▶ **WHAT NEEDS TO BE DONE**
What is wanted is an exact restatement of the lines from the one with "upper_bearing();" through the one with "import math", both included, and of no other lines.

▶ **SOURCE DATA**
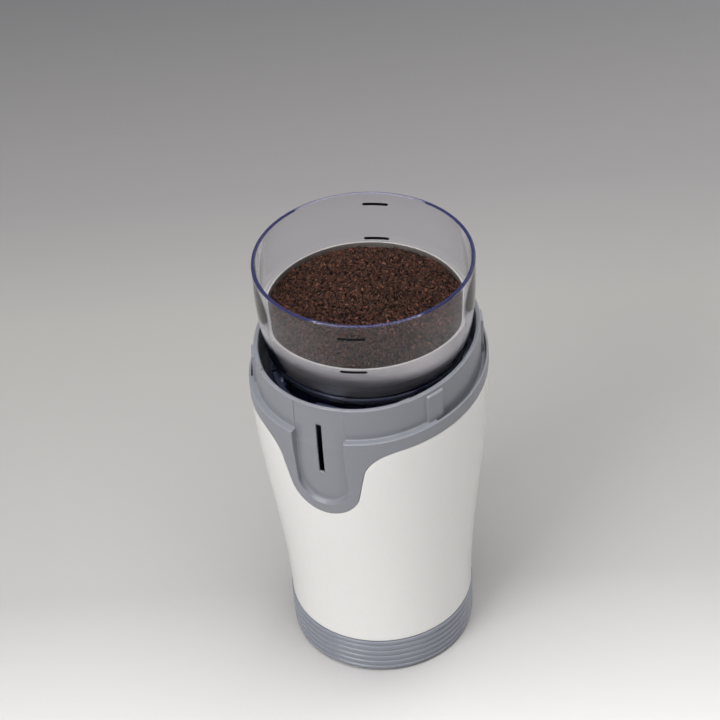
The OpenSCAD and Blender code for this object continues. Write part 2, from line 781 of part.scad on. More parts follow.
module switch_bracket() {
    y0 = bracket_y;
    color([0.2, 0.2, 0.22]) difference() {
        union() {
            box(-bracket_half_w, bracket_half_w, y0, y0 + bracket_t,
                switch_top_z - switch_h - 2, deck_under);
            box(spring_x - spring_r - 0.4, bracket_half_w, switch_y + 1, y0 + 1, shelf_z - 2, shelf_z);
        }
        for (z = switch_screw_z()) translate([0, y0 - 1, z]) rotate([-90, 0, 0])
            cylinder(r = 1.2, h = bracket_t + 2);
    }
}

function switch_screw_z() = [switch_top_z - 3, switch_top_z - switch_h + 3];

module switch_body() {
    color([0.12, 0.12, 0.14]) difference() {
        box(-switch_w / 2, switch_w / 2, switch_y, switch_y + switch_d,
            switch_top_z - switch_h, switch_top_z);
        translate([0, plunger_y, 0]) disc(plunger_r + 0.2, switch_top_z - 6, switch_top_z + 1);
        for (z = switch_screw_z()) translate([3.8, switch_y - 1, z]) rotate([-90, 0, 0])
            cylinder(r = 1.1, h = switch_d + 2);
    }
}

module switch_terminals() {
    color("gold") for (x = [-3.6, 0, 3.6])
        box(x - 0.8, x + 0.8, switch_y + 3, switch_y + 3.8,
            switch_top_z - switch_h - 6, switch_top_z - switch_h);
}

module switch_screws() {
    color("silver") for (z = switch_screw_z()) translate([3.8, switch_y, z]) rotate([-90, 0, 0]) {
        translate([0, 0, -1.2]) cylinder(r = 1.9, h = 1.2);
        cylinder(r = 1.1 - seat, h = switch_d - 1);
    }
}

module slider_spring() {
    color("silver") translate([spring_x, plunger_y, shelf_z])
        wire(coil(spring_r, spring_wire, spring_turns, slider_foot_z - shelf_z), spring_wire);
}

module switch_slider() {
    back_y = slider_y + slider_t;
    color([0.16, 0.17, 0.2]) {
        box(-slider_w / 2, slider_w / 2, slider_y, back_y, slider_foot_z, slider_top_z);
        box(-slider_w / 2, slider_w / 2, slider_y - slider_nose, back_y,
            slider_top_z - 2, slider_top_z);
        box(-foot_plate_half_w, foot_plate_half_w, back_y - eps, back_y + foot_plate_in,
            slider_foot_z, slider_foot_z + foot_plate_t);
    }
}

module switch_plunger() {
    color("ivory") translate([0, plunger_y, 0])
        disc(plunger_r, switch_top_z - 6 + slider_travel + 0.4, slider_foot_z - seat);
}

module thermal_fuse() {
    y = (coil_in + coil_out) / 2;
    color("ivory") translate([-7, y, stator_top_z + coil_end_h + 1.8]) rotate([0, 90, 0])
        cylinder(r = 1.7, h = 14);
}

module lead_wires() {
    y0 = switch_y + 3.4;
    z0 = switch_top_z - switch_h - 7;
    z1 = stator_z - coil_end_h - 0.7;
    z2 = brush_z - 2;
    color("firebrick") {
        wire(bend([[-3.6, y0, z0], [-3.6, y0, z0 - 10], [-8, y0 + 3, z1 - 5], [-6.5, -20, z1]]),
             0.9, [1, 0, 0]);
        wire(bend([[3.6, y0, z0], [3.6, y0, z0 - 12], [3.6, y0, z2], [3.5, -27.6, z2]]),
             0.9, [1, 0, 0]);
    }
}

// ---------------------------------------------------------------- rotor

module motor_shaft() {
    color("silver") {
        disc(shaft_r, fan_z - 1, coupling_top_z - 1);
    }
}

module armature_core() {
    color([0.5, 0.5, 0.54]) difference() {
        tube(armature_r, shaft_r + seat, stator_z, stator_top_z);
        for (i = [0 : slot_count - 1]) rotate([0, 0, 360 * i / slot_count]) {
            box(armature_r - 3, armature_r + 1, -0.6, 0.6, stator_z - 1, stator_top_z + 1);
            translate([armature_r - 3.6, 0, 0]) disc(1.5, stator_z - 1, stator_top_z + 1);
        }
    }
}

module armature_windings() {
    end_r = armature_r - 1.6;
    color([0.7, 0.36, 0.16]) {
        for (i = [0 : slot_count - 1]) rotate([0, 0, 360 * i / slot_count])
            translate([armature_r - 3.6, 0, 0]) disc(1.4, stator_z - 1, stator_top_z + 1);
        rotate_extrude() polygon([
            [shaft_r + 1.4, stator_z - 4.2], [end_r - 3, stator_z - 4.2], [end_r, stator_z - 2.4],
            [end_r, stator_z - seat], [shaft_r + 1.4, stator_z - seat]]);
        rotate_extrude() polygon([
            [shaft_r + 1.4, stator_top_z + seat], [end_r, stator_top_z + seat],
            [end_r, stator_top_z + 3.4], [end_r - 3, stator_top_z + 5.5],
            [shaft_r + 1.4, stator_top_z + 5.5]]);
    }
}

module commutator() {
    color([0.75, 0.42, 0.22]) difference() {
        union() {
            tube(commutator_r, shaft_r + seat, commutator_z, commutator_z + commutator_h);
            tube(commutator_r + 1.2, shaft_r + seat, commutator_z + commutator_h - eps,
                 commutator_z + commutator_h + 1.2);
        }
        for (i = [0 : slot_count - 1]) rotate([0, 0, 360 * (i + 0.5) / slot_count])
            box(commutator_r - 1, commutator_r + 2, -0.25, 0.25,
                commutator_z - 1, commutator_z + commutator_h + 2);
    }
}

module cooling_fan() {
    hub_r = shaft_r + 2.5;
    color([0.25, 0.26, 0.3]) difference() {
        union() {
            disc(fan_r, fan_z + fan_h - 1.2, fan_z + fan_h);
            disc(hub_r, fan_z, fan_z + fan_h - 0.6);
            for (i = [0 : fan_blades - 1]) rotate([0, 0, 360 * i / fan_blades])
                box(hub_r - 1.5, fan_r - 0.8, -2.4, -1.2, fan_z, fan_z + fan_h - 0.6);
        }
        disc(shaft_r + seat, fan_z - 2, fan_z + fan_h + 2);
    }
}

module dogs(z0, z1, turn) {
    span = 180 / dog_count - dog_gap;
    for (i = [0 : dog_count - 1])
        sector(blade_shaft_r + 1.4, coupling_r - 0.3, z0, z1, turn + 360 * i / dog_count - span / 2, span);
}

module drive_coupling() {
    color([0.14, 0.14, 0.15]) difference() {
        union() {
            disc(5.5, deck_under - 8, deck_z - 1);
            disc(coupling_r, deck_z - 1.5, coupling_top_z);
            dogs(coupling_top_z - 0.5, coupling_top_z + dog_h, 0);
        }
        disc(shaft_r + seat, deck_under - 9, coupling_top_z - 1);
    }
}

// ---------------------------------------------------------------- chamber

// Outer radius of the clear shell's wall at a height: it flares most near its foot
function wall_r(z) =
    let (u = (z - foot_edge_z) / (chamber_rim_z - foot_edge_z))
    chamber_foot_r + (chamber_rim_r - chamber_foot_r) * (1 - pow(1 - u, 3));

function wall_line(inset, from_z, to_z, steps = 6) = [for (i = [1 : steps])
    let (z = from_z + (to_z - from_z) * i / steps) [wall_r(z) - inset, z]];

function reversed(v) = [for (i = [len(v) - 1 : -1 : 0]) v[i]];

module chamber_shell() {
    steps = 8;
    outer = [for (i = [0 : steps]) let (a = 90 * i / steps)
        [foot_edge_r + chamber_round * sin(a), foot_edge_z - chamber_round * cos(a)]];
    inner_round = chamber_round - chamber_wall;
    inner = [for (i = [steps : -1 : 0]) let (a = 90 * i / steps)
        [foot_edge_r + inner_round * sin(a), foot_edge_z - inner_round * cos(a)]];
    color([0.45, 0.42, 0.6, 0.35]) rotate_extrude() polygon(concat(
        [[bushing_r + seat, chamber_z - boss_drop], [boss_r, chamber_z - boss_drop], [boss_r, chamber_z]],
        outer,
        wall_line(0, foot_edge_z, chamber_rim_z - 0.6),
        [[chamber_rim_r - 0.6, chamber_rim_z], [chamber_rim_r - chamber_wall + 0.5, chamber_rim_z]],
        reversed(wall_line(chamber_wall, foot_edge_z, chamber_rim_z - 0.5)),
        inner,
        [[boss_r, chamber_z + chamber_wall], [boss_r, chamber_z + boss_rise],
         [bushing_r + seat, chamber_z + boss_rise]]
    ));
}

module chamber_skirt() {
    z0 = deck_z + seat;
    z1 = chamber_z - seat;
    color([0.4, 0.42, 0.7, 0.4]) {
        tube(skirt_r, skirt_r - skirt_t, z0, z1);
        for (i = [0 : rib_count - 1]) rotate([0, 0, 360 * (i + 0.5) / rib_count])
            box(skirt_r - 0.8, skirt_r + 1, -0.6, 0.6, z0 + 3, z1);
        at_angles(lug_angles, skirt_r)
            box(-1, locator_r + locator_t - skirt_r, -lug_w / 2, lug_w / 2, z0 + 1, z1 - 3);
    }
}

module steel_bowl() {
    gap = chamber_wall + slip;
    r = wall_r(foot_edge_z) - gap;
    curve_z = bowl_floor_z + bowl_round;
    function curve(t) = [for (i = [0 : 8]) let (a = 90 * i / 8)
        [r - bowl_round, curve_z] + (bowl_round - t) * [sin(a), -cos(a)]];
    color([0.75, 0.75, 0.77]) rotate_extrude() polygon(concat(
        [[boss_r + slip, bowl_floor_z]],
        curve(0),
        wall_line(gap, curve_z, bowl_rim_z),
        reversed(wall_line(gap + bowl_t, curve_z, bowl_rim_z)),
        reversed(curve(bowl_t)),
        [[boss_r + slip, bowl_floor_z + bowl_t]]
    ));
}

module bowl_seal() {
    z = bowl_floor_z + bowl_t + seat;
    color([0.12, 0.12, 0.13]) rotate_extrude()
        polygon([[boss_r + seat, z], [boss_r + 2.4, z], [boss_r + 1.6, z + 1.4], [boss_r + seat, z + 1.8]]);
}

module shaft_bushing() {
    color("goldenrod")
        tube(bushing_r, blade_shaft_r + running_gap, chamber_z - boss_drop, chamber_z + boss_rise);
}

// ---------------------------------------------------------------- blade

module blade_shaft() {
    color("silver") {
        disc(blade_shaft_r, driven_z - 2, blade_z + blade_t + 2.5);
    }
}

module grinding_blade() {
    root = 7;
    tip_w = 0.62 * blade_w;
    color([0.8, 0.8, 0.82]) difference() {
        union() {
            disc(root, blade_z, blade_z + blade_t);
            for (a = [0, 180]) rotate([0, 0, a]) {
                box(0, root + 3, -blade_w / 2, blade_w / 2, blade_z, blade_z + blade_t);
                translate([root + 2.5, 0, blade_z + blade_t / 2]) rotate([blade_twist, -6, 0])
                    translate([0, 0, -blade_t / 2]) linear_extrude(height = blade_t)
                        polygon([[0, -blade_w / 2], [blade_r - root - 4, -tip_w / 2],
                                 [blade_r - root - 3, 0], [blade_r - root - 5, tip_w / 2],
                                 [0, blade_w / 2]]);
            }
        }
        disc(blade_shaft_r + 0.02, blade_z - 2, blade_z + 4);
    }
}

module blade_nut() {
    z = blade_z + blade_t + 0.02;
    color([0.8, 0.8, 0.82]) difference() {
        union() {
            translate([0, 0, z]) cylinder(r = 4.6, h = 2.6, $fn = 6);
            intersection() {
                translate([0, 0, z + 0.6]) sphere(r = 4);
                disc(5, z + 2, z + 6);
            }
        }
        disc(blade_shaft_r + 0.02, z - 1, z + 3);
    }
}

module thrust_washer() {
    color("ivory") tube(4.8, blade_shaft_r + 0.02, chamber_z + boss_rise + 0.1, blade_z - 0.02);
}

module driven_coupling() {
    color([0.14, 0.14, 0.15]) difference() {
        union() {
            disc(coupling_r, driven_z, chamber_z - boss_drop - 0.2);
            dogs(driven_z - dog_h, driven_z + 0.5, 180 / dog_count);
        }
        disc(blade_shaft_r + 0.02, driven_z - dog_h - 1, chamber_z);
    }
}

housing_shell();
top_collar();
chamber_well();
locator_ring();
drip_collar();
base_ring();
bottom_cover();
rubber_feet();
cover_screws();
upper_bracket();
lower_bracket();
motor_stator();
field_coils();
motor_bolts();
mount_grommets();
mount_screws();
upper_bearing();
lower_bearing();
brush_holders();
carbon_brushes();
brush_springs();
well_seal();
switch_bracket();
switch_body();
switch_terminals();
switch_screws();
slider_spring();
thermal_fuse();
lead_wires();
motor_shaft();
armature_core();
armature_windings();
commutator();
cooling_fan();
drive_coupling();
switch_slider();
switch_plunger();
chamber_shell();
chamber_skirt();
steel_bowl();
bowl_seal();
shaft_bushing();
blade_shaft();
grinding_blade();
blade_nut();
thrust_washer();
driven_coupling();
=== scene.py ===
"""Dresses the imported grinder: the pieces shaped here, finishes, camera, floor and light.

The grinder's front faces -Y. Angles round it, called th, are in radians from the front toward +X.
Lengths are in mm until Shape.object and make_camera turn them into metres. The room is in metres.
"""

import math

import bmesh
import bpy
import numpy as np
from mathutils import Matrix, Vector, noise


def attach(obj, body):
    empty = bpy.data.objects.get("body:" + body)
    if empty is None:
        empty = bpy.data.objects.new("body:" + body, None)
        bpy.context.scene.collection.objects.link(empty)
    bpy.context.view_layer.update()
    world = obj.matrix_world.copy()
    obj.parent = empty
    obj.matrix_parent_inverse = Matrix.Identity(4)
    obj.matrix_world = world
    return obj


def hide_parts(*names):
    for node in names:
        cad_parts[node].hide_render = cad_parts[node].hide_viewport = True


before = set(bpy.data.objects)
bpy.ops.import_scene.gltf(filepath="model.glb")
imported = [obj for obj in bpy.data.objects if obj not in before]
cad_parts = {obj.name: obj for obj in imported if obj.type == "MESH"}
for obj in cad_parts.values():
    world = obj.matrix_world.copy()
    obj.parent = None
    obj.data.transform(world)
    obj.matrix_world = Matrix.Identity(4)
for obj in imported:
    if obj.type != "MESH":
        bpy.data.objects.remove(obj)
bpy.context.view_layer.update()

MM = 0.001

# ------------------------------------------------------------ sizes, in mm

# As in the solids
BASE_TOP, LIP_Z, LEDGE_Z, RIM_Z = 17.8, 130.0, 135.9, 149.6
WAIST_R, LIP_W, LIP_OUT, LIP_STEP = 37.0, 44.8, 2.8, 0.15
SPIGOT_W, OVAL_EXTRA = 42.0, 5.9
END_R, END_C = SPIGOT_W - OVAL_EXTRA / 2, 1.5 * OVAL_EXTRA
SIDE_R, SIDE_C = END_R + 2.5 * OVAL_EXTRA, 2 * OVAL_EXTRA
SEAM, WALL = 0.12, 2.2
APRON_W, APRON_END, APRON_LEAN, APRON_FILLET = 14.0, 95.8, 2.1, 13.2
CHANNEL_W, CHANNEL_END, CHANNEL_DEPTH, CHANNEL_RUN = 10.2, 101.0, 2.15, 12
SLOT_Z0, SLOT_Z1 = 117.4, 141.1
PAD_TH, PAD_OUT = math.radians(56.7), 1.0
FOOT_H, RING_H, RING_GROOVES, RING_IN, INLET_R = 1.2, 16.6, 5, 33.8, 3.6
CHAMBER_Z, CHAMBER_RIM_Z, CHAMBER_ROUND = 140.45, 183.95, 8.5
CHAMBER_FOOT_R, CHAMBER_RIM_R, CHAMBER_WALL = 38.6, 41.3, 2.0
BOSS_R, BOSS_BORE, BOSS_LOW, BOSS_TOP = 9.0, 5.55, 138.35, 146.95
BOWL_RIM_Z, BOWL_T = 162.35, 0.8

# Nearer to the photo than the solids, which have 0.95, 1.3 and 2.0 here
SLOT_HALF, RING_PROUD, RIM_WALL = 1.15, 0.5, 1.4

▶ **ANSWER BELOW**
upper_bearing();
lower_bearing();
brush_holders();
carbon_brushes();
brush_springs();
well_seal();
switch_bracket();
switch_body();
switch_terminals();
switch_screws();
slider_spring();
thermal_fuse();
lead_wires();
motor_shaft();
armature_core();
armature_windings();
commutator();
cooling_fan();
drive_coupling();
switch_slider();
switch_plunger();
chamber_shell();
chamber_skirt();
steel_bowl();
bowl_seal();
shaft_bushing();
blade_shaft();
grinding_blade();
blade_nut();
thrust_washer();
driven_coupling();
=== scene.py ===
"""Dresses the imported grinder: the pieces shaped here, finishes, camera, floor and light.

The grinder's front faces -Y. Angles round it, called th, are in radians from the front toward +X.
Lengths are in mm until Shape.object and make_camera turn them into metres. The room is in metres.
"""

import math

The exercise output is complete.